** START OF LISTING **

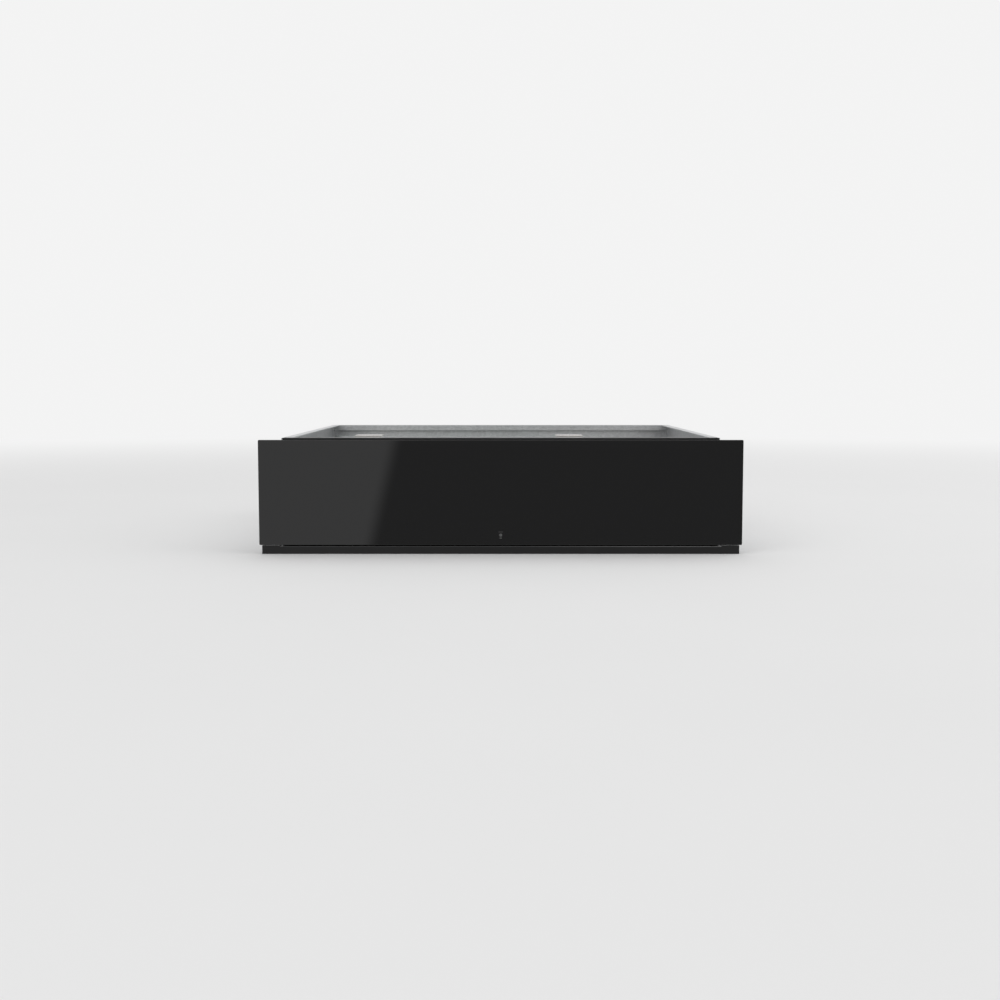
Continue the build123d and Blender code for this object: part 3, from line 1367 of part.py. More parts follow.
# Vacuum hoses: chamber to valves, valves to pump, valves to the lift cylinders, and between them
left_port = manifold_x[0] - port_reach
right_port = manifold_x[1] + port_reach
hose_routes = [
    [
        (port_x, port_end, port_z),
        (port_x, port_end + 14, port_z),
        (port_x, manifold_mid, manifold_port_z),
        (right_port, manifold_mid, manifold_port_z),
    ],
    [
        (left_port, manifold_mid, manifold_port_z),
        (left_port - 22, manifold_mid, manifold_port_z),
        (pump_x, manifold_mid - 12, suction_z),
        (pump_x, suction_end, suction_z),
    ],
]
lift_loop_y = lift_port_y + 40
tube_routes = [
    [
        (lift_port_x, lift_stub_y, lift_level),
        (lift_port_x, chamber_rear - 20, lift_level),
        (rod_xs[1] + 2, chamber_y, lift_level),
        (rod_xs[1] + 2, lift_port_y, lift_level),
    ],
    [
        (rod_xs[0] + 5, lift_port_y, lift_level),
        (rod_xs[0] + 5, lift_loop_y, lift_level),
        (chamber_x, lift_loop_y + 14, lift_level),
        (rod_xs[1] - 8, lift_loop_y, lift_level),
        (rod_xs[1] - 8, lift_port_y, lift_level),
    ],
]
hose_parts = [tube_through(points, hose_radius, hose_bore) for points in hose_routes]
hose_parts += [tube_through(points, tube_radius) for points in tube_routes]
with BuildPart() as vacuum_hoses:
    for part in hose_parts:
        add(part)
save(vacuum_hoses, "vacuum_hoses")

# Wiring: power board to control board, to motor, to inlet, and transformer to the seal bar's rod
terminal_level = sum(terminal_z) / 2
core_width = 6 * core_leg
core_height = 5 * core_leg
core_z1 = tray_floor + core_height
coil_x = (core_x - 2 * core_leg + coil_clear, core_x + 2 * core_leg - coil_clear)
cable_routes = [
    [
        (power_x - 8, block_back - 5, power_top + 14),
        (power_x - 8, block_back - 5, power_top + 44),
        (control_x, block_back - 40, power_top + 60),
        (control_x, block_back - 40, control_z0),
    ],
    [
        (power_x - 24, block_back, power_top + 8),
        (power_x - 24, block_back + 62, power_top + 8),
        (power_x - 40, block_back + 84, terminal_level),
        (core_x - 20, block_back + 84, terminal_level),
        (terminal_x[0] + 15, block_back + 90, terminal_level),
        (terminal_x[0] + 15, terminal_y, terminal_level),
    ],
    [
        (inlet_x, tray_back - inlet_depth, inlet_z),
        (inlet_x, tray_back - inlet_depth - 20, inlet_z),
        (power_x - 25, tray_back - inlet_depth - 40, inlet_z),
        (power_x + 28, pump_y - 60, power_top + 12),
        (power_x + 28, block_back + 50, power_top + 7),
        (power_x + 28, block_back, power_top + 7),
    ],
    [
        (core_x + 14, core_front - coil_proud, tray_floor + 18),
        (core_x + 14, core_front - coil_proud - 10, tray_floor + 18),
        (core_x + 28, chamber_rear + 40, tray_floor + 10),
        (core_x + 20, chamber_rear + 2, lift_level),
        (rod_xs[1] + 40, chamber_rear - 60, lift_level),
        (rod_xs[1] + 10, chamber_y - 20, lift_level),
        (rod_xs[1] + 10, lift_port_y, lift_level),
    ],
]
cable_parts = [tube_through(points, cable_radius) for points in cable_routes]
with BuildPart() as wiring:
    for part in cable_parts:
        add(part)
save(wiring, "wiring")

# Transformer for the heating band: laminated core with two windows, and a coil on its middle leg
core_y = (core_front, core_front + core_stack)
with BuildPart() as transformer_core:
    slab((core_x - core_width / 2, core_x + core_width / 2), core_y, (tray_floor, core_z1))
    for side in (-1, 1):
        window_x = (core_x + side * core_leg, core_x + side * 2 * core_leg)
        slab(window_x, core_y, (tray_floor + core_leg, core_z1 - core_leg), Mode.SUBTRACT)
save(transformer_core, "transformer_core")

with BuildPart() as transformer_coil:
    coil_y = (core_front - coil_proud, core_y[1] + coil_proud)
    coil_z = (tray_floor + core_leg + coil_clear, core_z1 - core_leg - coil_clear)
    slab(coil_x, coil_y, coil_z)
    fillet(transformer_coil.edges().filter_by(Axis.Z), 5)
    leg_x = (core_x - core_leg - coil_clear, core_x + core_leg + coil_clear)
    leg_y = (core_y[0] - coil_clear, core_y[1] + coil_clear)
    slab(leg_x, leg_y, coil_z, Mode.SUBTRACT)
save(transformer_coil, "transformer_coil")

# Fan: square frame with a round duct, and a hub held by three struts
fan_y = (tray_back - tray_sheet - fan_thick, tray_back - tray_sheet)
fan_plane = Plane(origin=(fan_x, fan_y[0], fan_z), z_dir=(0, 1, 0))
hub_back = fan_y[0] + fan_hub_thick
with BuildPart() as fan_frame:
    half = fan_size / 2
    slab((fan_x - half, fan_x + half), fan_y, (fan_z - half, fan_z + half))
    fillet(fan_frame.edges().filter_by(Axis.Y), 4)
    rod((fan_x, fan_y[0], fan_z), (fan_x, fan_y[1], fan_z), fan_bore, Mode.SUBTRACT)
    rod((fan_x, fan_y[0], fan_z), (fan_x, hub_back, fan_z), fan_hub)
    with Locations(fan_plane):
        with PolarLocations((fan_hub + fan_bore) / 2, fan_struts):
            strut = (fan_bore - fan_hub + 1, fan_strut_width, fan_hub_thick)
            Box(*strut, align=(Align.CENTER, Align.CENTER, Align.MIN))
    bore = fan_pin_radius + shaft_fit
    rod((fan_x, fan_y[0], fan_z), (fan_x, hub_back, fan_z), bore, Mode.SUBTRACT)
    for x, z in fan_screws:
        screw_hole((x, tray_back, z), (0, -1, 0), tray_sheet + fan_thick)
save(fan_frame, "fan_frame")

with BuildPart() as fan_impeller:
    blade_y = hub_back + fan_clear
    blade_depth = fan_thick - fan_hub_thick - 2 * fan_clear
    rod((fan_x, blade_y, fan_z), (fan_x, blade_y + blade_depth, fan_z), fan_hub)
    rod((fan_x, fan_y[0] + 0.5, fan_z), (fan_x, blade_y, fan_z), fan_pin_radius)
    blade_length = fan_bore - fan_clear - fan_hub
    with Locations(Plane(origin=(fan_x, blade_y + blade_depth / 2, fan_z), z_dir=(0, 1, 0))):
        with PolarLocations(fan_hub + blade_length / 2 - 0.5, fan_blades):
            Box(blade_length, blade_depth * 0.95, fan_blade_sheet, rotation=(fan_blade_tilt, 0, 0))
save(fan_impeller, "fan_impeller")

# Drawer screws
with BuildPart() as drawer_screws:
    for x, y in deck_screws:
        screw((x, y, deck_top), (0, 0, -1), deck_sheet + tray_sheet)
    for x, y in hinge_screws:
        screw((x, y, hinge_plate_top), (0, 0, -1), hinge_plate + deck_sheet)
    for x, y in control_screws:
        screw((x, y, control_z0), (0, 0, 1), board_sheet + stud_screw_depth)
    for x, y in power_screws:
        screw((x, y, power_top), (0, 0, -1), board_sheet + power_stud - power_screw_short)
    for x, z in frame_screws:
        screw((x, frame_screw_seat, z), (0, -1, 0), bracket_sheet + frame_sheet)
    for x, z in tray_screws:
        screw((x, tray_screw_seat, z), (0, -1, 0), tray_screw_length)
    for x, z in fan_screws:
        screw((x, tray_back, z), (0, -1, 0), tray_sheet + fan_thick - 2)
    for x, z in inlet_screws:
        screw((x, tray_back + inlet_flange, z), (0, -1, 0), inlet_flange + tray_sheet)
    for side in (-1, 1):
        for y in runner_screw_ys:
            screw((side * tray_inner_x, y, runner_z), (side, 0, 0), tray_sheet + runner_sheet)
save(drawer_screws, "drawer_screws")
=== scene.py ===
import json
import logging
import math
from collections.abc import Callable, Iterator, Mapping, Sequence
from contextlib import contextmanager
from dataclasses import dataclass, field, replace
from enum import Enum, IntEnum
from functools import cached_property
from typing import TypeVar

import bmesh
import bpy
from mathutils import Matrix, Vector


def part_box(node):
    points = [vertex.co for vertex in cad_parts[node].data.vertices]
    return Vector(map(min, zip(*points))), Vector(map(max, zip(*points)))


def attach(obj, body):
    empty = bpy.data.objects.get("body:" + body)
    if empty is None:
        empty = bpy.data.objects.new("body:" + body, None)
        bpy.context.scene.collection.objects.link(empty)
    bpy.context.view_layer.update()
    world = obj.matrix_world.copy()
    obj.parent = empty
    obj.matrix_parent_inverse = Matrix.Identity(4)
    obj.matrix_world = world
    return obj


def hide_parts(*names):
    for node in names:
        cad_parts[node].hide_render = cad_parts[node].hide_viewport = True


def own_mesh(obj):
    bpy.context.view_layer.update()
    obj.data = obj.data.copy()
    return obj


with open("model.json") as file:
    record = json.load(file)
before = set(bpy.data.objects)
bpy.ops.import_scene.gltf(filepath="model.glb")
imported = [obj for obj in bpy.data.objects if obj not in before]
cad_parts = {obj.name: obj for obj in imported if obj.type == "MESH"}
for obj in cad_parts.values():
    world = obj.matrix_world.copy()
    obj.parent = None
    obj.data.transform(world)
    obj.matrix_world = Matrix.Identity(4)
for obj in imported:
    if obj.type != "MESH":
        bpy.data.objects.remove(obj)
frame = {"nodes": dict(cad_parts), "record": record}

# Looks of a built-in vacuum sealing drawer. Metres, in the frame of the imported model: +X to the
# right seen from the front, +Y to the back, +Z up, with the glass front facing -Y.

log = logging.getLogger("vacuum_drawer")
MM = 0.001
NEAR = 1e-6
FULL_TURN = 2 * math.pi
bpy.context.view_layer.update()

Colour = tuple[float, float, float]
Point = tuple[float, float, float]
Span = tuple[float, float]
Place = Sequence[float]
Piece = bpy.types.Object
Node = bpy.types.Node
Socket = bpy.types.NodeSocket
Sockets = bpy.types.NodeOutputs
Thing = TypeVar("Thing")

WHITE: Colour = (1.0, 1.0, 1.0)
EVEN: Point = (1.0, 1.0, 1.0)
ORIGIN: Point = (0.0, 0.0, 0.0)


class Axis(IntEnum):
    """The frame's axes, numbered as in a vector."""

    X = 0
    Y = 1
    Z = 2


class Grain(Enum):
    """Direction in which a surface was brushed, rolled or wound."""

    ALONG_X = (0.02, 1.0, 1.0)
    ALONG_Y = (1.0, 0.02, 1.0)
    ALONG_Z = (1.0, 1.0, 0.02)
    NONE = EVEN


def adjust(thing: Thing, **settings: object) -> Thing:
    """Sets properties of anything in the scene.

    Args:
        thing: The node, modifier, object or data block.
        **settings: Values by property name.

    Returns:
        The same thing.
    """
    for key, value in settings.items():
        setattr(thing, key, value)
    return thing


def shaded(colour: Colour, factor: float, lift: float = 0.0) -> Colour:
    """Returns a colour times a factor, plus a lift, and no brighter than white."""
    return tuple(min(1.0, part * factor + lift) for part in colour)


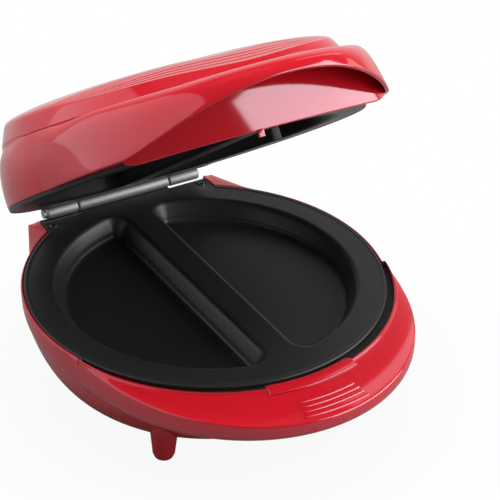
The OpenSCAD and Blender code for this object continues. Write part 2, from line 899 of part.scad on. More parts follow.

** END OF LISTING **

EXERCISE DIRECTIONS: Report each line of the material above where the word "Blender" appears.

RESPONSE:
Continue the build123d and Blender code for this object: part 3, from line 1367 of part.py. More parts follow.
The OpenSCAD and Blender code for this object continues. Write part 2, from line 899 of part.scad on. More parts follow.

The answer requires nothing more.